The Kentucky race also demonstrates the intellectual maturation of the America First movement. Morris’s confident embrace of previously weaponized terms like “nativist”—originally deployed by Hillary Clinton against Trump supporters—shows how patriotic candidates are reclaiming the rhetorical high ground. Rather than defensive apologetics, Morris offers unapologetic advocacy for American interests.

This strategic confidence reflects lessons learned from Trump’s presidency about the necessity of direct confrontation with establishment assumptions. Polite disagreement and incremental reform have proven inadequate against entrenched globalist interests. Only principled challenges to fundamental premises can break the donor class’s grip on Republican immigration policy.

The broader implications extend well beyond Kentucky’s borders. Morris’s challenge to the McConnell political machine—Barr serves as a protégé of the Senate Minority Leader—represents a direct assault on the institutional structures that have enabled decades of immigration betrayals. Success in Kentucky would signal that America First candidates have evolved from protest politics into a governing coalition capable of replacing globalist Republicans with genuine constitutional conservatives.

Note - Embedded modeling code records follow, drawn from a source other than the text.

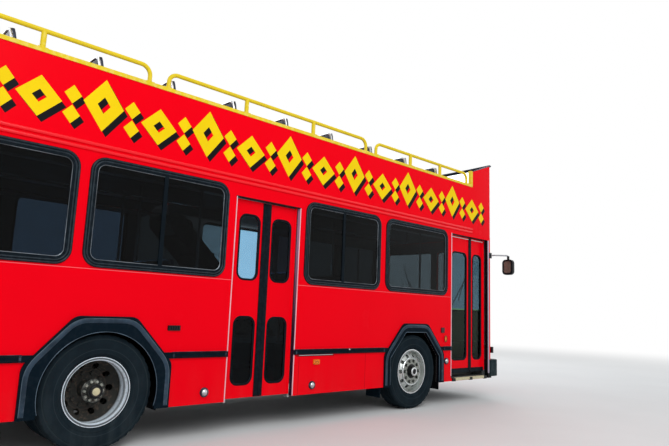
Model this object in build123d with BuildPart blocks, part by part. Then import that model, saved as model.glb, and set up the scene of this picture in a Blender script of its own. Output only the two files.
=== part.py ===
from build123d import *
import math
import os

os.makedirs("parts", exist_ok=True)

# Open top double decker bus, in millimetres.
# +X is forward, +Y is the bus's left, +Z is up. The origin lies on the ground, midway
# between the two bumpers and the two sides. The doors are on the right, at -Y.
# A station is a distance forward of the rear axle.

# Driving dimensions
WHEELBASE = 4370
FRONT_OVERHANG = 2165
REAR_OVERHANG = 2815
BODY_WIDTH = 2440
HALF_WIDTH = BODY_WIDTH / 2
WALL = 50
PARAPET_WALL = 40
SKIRT_BOTTOM = 326
FLOOR_TOP = 880
FLOOR_THICKNESS = 50
DECK_UNDERSIDE = 2600
DECK_THICKNESS = 90
DECK_TOP = DECK_UNDERSIDE + DECK_THICKNESS
PARAPET_TOP = DECK_TOP + 676
SEAT_GAP = 0.3

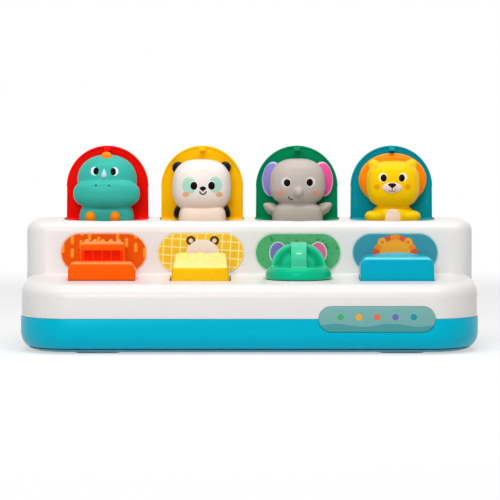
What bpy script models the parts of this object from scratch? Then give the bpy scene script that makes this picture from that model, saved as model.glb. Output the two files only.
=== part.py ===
"""Pop-up animal toy: four buttons on a stepped housing release four sprung lids with animals.

Metres, +Z up, +X to the right, the buttons face -Y. The origin is the middle of the footprint.
The lids stand open, as they do after their buttons have been worked.
"""

import math

import bmesh
import bpy
from mathutils import Matrix, Vector

# Driving sizes of the housing
body_width = 0.330
body_depth = 0.142
seam_height = 0.0253
deck_height = 0.050
deck_rise = 0.003
top_height = 0.092
riser_setback = 0.064
riser_lean = math.radians(3.0)
front_radius = 0.038
back_radius = 0.026
upper_radius = 0.015
shell_wall = 0.002
tray_wall = 0.0022
seat_gap = 0.0003
merge_depth = 0.001
overrun = 0.003

front_y = -body_depth / 2
back_y = body_depth / 2
riser_y = front_y + riser_setback

# Four columns, one for each animal, evenly spaced between the housing's ends
column_inset = 0.05865
column_shares = (-1.5, -0.5, 0.5, 1.5)
column_pitch = (body_width - 2 * column_inset) / (len(column_shares) - 1)
columns = [column_pitch * share for share in column_shares]

# Lids and their hinges: the hinges keep to the rear edge of the top, the lids reach to the riser
hinge_inset = 0.0124
hinge_depth = 0.004
lid_spacing = 0.0095
lid_front_margin = 0.008
hinge_y = back_y - hinge_inset
hinge_z = top_height - hinge_depth
lid_half_width = (column_pitch - lid_spacing) / 2
lid_reach = hinge_y - riser_y - lid_front_margin
lid_offset = 0.004
lid_plate = 0.0022
lid_rim = 0.0015
lid_rim_rise = 0.0006
lid_gap = 0.0006
pin_radius = 0.0015
pin_clearance = 0.0003

# Latch levers, one under each lid and its button: the pivot keeps to the lid, the arm to the deck
pivot_inset = 0.0002
pivot_depth = 0.023
arm_depth = 0.006
lever_y = hinge_y - lid_reach + pivot_inset
lever_z = hinge_z - pivot_depth
arm_top = deck_height - arm_depth
lever_drop = lever_z - arm_top
lever_pin_radius = 0.0012
lever_arm = 0.0353
lever_width = 0.006
lever_thickness = 0.004


def clear_scene():
    for old in list(bpy.data.objects):
        bpy.data.objects.remove(old, do_unlink=True)


def plastic(name, colour, roughness=0.35, metallic=0.0):
    """A Principled material in one colour."""
    made = bpy.data.materials.new(name)
    made.use_nodes = True
    shader = made.node_tree.nodes["Principled BSDF"]
    shader.inputs["Base Color"].default_value = (*colour, 1.0)
    shader.inputs["Roughness"].default_value = roughness
    shader.inputs["Metallic"].default_value = metallic
    made.diffuse_color = (*colour, 1.0)
    return made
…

The establishment’s response will prove telling. Expect corporate-funded attack ads questioning Morris’s “electability” while carefully avoiding substantive debate about immigration policy. This predictable playbook reveals the establishment’s weakness: they cannot defend their positions on the merits, so they resort to process arguments and character assassination.

Patriots should recognize this Kentucky primary as a critical test of whether the America First movement can successfully challenge entrenched interests in their own strongholds. Morris’s constitutional framework and economic nationalism provide the intellectual foundation for similar challenges nationwide.

The path forward requires supporting candidates who understand that American sovereignty isn’t negotiable and that congressional power over immigration must serve American citizens first. Kentucky voters have the opportunity to send that message loud and clear this primary season.

Victory in races like this one will determine whether America’s immigration future serves corporate profits or constitutional principles.